#### [Data extract]
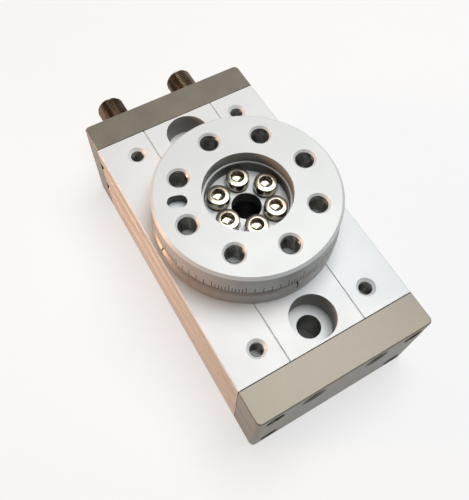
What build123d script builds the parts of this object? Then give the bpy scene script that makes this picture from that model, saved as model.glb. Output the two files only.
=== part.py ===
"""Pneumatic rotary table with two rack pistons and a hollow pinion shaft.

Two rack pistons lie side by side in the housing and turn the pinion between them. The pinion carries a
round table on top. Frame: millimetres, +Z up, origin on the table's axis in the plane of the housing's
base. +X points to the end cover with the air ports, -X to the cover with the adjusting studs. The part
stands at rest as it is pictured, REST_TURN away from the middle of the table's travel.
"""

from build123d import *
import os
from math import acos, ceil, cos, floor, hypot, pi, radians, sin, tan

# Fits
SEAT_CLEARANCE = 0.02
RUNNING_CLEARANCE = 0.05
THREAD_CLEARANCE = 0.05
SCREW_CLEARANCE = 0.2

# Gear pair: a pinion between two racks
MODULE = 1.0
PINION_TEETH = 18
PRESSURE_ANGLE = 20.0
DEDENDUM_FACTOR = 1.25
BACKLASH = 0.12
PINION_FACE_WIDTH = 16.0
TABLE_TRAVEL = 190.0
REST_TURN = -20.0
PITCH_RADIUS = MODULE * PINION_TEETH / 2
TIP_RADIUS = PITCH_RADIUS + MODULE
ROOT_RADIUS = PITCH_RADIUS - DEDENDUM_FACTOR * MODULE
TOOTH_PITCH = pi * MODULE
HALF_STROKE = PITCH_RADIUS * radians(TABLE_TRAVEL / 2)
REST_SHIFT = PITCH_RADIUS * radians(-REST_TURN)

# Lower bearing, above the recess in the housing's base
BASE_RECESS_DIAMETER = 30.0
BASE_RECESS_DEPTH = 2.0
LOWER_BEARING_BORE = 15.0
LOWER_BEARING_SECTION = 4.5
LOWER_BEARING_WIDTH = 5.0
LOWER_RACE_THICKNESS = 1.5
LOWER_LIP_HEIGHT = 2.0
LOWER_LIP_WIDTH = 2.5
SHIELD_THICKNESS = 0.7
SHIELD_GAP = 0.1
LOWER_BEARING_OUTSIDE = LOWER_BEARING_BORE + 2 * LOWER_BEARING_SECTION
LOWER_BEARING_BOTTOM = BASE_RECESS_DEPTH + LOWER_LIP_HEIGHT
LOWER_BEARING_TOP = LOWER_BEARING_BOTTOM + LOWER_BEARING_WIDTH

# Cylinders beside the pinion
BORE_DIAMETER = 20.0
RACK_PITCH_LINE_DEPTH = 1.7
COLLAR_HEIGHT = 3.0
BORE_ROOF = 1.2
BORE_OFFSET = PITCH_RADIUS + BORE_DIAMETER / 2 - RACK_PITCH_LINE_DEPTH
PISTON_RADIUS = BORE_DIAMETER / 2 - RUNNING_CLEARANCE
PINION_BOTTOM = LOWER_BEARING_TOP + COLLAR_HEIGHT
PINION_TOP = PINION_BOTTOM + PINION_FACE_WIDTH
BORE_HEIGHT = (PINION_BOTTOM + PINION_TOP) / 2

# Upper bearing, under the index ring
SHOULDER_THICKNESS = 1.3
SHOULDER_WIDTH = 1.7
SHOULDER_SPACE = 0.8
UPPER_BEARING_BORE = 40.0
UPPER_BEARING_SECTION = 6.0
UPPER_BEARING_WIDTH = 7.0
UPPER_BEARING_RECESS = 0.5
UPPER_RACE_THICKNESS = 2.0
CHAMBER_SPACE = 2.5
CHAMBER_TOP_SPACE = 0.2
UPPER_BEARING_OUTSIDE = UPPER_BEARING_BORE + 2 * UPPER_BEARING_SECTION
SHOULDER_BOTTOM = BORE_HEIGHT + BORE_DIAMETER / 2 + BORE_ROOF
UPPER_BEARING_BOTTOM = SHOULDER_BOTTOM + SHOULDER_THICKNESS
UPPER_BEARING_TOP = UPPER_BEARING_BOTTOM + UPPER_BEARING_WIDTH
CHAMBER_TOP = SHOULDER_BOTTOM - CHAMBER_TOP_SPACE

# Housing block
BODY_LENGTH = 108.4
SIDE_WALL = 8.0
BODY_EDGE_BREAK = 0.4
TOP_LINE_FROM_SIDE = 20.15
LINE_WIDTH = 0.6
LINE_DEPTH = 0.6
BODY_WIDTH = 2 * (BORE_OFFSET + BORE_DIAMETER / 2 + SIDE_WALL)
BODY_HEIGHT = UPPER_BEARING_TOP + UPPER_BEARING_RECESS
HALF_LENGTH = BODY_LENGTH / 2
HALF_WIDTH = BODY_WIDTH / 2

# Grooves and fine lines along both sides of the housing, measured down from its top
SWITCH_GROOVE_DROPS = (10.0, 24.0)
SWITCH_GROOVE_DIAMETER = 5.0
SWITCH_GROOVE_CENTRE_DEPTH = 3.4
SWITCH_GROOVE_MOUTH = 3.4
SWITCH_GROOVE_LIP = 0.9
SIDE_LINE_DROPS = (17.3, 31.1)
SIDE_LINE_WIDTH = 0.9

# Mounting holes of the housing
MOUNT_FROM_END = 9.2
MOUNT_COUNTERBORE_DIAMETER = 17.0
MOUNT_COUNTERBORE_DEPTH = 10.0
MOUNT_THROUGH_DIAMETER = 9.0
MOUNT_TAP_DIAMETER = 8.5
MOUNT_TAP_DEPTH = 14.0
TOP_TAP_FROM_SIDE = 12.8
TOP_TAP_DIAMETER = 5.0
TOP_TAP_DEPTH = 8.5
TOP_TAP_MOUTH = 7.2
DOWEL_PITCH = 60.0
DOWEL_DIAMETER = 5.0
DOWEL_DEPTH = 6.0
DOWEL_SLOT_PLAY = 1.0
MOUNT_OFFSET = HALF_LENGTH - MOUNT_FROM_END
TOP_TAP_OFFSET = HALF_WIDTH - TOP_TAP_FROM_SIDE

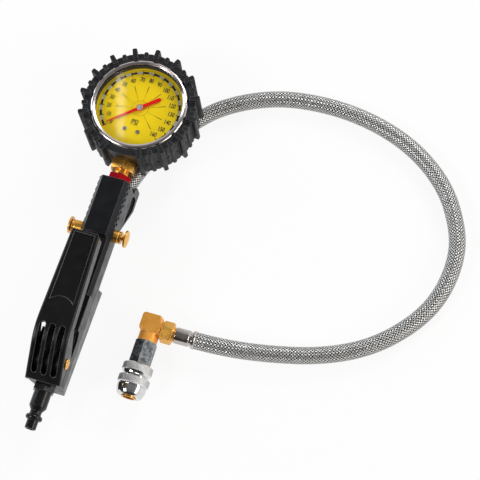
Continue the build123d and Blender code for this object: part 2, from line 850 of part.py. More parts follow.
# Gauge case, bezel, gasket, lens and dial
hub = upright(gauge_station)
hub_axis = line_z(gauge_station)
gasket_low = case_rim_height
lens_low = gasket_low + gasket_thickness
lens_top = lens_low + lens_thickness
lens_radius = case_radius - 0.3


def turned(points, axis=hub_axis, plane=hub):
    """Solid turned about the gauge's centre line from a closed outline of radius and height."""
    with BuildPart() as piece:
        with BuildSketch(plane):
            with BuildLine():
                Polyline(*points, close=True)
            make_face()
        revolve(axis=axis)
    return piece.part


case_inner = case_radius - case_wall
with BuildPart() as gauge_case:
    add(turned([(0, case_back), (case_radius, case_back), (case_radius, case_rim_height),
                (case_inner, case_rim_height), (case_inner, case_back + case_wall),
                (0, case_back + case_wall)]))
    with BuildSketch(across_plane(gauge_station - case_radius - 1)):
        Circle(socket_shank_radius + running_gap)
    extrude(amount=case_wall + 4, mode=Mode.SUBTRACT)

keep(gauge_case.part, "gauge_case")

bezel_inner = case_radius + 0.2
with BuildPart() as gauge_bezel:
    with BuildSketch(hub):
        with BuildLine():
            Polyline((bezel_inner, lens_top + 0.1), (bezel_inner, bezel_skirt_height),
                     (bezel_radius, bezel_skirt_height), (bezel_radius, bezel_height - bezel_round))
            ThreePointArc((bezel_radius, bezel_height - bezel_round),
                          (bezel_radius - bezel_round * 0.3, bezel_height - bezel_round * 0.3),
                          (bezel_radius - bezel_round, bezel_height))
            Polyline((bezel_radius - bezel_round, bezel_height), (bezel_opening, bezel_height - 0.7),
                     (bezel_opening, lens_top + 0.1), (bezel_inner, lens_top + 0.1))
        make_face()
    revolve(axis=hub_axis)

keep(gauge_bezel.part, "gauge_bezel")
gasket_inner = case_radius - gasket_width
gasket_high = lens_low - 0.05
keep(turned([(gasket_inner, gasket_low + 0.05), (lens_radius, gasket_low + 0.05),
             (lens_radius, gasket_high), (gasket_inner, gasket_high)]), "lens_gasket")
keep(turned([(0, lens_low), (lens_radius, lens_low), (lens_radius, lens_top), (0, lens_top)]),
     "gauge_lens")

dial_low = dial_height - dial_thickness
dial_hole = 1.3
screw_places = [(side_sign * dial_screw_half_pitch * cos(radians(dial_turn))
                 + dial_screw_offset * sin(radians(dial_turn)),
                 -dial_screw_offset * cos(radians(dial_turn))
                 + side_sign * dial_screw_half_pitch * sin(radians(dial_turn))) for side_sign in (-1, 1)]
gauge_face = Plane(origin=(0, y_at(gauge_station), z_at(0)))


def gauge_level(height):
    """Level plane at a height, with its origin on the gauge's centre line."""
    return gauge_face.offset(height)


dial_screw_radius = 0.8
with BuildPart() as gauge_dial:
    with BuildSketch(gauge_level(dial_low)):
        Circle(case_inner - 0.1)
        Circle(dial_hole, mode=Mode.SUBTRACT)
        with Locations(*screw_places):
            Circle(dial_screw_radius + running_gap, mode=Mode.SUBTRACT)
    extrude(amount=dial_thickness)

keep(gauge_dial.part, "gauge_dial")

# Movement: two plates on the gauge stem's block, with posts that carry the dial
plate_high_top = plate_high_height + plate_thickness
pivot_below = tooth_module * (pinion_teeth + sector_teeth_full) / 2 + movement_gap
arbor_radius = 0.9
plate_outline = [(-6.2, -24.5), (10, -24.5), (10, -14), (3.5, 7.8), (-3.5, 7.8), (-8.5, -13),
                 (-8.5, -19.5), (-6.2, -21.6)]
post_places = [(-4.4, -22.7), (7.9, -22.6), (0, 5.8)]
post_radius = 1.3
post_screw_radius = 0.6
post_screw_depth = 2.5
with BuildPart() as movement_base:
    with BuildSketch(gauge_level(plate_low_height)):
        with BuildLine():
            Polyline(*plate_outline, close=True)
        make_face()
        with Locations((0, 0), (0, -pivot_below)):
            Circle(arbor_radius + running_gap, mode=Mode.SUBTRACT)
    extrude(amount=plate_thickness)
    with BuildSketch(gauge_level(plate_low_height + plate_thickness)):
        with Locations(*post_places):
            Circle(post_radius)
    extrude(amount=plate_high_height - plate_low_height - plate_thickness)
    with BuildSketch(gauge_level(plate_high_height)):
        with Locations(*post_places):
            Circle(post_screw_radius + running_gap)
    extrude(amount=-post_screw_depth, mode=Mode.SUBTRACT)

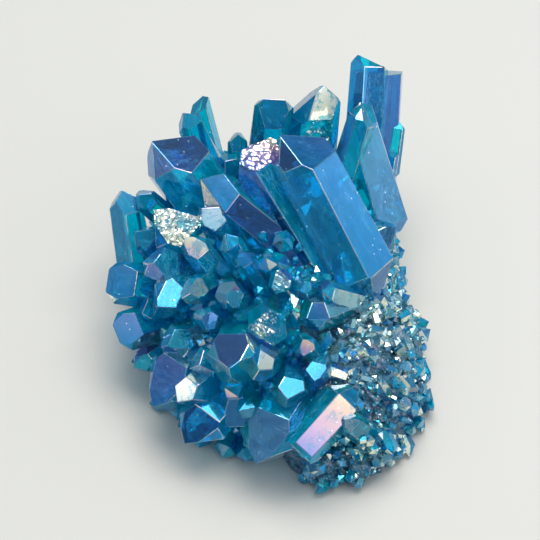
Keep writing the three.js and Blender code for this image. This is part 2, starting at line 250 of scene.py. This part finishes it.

#### [What is required]
Your output should consist solely of the lines from the beginning of the entries through the line containing "hollow pinion shaft.", reproduced exactly.

#### [Result for this task]
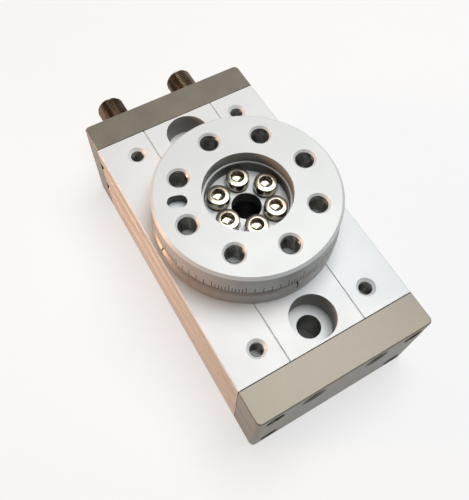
What build123d script builds the parts of this object? Then give the bpy scene script that makes this picture from that model, saved as model.glb. Output the two files only.
=== part.py ===
"""Pneumatic rotary table with two rack pistons and a hollow pinion shaft.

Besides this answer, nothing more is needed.